Which makes this all the more painful to write: Dani is not what it used to be. Can it be a problem? It shouldn’t be, if the club plays its cards right.

It’s no secret for anybody that De Rossi’s season hasn’t been the greatest so far; our beloved captain has looked shaky at times in midfield and he had some subpar performances. His positioning has been put into question, his legs are not working for him the same way as before and his passing has been surprisingly heavy at times. But this isn’t some horrid form or anything similar; it’s just the nature of time, just like the famous Pink Floyd song.

Since Zeman’s last tenure at Rome back in 2012, Dani’s performances and decline have been debated. It’s only nature because he’s not getting any younger and that was when his performances started a negative upheaval that was, in retrospective, the beginning of him entering his veteran years.

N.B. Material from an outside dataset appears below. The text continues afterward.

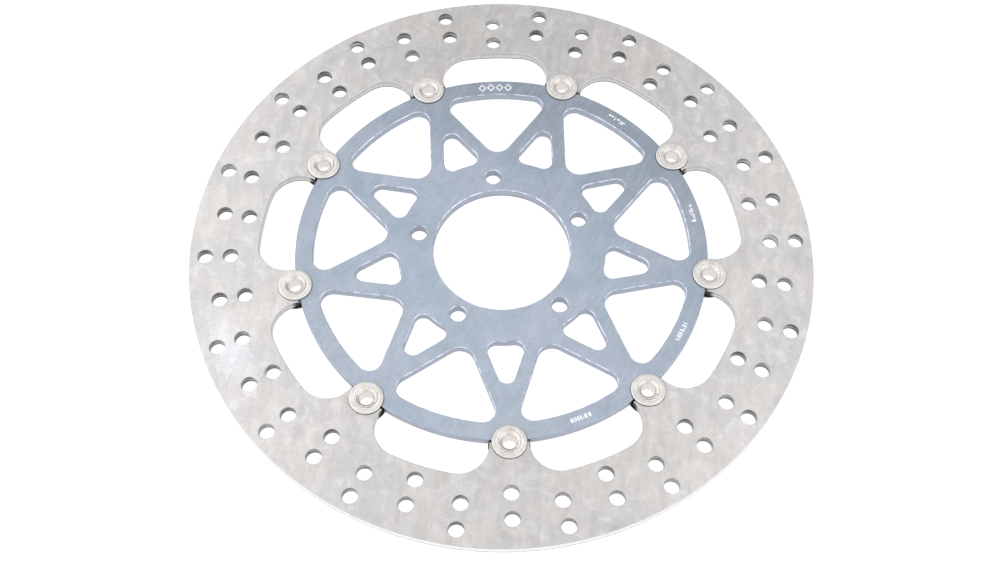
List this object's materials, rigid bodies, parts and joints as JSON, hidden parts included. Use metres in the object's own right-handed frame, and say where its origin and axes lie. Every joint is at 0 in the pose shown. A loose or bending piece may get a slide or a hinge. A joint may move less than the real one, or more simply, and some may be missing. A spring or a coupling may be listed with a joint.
{
  "type": "floating brake disc rotor",
  "caption": "Flat round motorcycle brake disc: drilled steel ring with inward tabs, held to a windowed aluminium carrier by sprung tubular buttons.",
  "frame": {"origin": "centre of the hub bore in the plane of the rear faces of ring and carrier; the hub seat stands 0.5 mm behind it", "axes": "+Z along the wheel axis, outboard, towards the flared button ends; +X through a button and the hub bolt hole in line with it"},
  "size_m": [0.32, 0.32, 0.0087],
  "materials": {
    "ring_steel": "ground stainless steel with fine crossed grinding lines",
    "carrier_aluminium": "blue-grey anodised, lightly brushed, bright broken edges",
    "button_plate": "pale nickel-zinc plate, turned and flared",
    "washer_plate": "pale nickel-zinc plate, tumbled satin",
    "spring_black": "black phosphated spring steel"
  },
  "bodies": {
    "carrier_body": {"carrier": "carrier_aluminium"},
    "ring_body": {"brake_ring": "ring_steel"},
    "button_1": {"button_bush_1": "button_plate", "front_washer_1": "washer_plate", "wave_spring_1": "spring_black"},
    "button_2": {"button_bush_2": "button_plate", "front_washer_2": "washer_plate", "wave_spring_2": "spring_black"},
    "button_3": {"button_bush_3": "button_plate", "front_washer_3": "washer_plate", "wave_spring_3": "spring_black"},
    "button_4": {"button_bush_4": "button_plate", "front_washer_4": "washer_plate", "wave_spring_4": "spring_black"},
    "button_5": {"button_bush_5": "button_plate", "front_washer_5": "washer_plate", "wave_spring_5": "spring_black"},
    "button_6": {"button_bush_6": "button_plate", "front_washer_6": "washer_plate", "wave_spring_6": "spring_black"},
    "button_7": {"button_bush_7": "button_plate", "front_washer_7": "washer_plate", "wave_spring_7": "spring_black"},
    "button_8": {"button_bush_8": "button_plate", "front_washer_8": "washer_plate", "wave_spring_8": "spring_black"},
    "button_9": {"button_bush_9": "button_plate", "front_washer_9": "washer_plate", "wave_spring_9": "spring_black"}
  },
  "joints": [
    {"name": "ring_float", "type": "slide", "parent": "carrier_body", "child": "ring_body", "axis": [0, 0, 1], "range_m": [-0.0003, 0], "stiffness_N_per_m": 120000, "springref_m": 0.0003, "deforming": ["wave_spring_1", "wave_spring_2", "wave_spring_3", "wave_spring_4", "wave_spring_5", "wave_spring_6", "wave_spring_7", "wave_spring_8", "wave_spring_9"]},
    {"name": "button_spin_1", "type": "hinge", "parent": "carrier_body", "child": "button_1", "pos_m": [0.107, 0, 0], "axis": [0, 0, 1], "continuous": true},
    {"name": "button_spin_2", "type": "hinge", "parent": "carrier_body", "child": "button_2", "pos_m": [0.08197, 0.06878, 0], "axis": [0, 0, 1], "continuous": true},
    {"name": "button_spin_3", "type": "hinge", "parent": "carrier_body", "child": "button_3", "pos_m": [0.01858, 0.10537, 0], "axis": [0, 0, 1], "continuous": true},
    {"name": "button_spin_4", "type": "hinge", "parent": "carrier_body", "child": "button_4", "pos_m": [-0.0535, 0.09266, 0], "axis": [0, 0, 1], "continuous": true},
    {"name": "button_spin_5", "type": "hinge", "parent": "carrier_body", "child": "button_5", "pos_m": [-0.10055, 0.0366, 0], "axis": [0, 0, 1], "continuous": true},
    {"name": "button_spin_6", "type": "hinge", "parent": "carrier_body", "child": "button_6", "pos_m": [-0.10055, -0.0366, 0], "axis": [0, 0, 1], "continuous": true},
    {"name": "button_spin_7", "type": "hinge", "parent": "carrier_body", "child": "button_7", "pos_m": [-0.0535, -0.09266, 0], "axis": [0, 0, 1], "continuous": true},
    {"name": "button_spin_8", "type": "hinge", "parent": "carrier_body", "child": "button_8", "pos_m": [0.01858, -0.10537, 0], "axis": [0, 0, 1], "continuous": true},
    {"name": "button_spin_9", "type": "hinge", "parent": "carrier_body", "child": "button_9", "pos_m": [0.08197, -0.06878, 0], "axis": [0, 0, 1], "continuous": true}
  ]
}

Now in 2017, the new Capitano is not doing himself any favors with these sorts of performances. I don’t think he’s aging quickly, as the title of the article says; I think he’s just aging. And that, when it comes to professional footballers, means only one thing: time for a change.

Gonalons’ quality performance against Chelsea was a proof that Roma can play in the high level without Dani–that sounds harsh, but it’s the truth (I’m not saying the Gonalons is Dani’s successor, by the way; I’m just trying to make a point). And just like Roma is getting used to life without Francesco on the team—we were already getting used to not seeing him as a starter in his last couple of years—we have to do the same with Dani for both parts’ sake; him starting every match is not good for the team and it’s not good for him in terms of confidence and feeling useful for the club.

Can he still play an important role for the team? Hell yes! Ryan Giggs and Paul Scholes were vital for Manchester United’s last successful teams and they were older than Dani now; the key was that Sir Alex Ferguson managed his minutes so they wouldn’t get exhausted during the season. It’s time to rotate Dani; Eusebio has to give him time to rest his legs and his mind while giving the young guns a chance. He’s a fighter and every team needs grinta; he’s a great mind and every team needs that; he’s a leader and he’s our leader. His passing would get back to his best once he’s rested, his physical presence would get better once he stops playing every match –Eusebio is slowly doing that- and his experience would be essential to the team’s endeavors in the coming months and years.

Time goes by without us noticing, like Pink Floyd’s song says in a beautiful way. This stage in Dani’s career is not a bad thing; it just means he’ll have to adapt to a new set of circumstances, but he’s still quality and he can still provide something for the cause–the key lies in him not overdoing it.

Sooner or later, time caught up with all of us.